## Start EXTRACTED MATERIAL
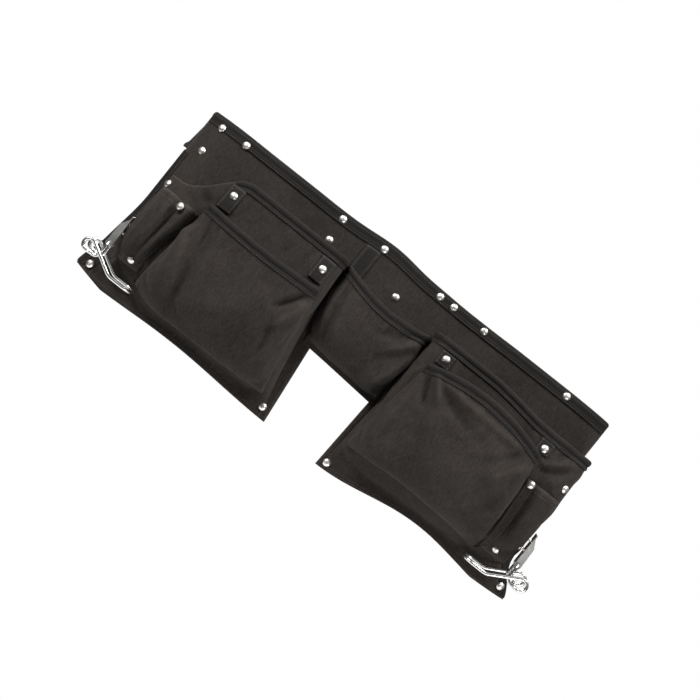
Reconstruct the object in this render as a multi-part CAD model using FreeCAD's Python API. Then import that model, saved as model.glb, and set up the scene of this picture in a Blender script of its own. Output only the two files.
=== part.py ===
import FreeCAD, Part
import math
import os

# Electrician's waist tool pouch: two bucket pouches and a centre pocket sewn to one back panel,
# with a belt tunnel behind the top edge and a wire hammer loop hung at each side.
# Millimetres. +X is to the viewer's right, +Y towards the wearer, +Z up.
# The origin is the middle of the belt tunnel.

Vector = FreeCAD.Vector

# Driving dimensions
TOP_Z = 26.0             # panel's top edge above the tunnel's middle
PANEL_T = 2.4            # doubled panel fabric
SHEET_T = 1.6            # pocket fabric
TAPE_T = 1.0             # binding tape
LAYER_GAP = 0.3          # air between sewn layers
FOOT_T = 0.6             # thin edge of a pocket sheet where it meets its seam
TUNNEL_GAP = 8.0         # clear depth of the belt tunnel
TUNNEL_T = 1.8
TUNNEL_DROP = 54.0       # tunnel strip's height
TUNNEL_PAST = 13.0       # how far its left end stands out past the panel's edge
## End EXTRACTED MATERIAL
## Start EXTRACTED MATERIAL
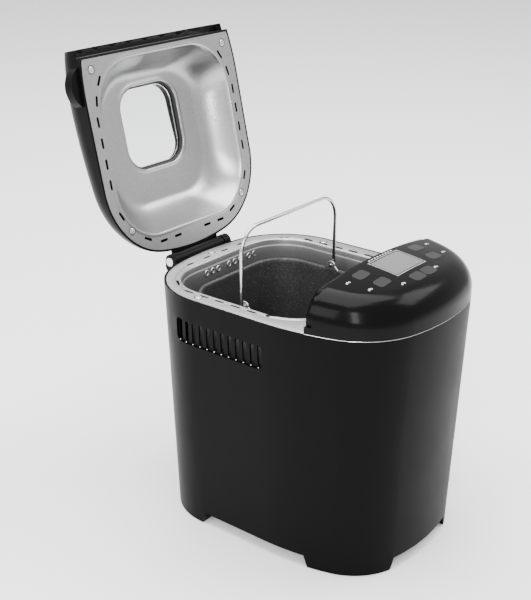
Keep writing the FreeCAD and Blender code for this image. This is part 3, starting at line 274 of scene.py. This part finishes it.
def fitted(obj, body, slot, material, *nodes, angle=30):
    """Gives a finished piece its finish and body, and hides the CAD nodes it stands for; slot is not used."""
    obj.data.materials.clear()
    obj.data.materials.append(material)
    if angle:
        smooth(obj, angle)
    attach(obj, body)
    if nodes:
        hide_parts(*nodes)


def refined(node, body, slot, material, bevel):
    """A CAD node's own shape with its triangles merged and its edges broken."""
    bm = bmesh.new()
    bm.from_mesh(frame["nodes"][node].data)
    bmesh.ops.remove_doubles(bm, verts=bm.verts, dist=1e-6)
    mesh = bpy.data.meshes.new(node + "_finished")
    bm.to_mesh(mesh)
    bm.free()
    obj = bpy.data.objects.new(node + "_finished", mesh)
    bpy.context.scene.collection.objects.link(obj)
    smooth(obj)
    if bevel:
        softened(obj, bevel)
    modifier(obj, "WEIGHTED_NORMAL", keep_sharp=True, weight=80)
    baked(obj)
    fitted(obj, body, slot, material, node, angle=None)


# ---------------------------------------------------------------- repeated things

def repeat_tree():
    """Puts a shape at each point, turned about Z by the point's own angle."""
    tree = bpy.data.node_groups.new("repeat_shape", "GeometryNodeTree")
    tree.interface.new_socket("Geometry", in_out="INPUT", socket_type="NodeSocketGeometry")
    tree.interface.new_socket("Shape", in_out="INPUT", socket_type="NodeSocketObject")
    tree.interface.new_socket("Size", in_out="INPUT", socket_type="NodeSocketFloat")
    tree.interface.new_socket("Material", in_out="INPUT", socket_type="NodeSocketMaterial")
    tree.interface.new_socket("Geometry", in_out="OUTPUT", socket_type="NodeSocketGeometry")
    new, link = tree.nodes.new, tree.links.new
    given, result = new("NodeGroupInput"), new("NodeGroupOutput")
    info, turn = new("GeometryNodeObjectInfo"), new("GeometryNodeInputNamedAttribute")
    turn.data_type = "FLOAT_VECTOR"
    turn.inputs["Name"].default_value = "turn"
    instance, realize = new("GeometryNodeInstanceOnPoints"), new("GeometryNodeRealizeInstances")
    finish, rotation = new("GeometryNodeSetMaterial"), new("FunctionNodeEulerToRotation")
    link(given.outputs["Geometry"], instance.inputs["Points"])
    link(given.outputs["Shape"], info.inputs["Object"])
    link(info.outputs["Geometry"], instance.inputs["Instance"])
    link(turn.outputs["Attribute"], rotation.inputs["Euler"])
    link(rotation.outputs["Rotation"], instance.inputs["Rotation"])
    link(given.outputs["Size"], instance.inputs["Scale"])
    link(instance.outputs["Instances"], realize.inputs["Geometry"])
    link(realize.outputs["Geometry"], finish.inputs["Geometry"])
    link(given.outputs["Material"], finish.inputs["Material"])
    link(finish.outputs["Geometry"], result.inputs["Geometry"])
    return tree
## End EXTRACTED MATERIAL
Extract from the listing above the lines between the line containing "Keep writing the" and the line containing "hide_parts(*nodes)", keeping both of those lines. Output nothing else.

Keep writing the FreeCAD and Blender code for this image. This is part 3, starting at line 274 of scene.py. This part finishes it.
def fitted(obj, body, slot, material, *nodes, angle=30):
    """Gives a finished piece its finish and body, and hides the CAD nodes it stands for; slot is not used."""
    obj.data.materials.clear()
    obj.data.materials.append(material)
    if angle:
        smooth(obj, angle)
    attach(obj, body)
    if nodes:
        hide_parts(*nodes)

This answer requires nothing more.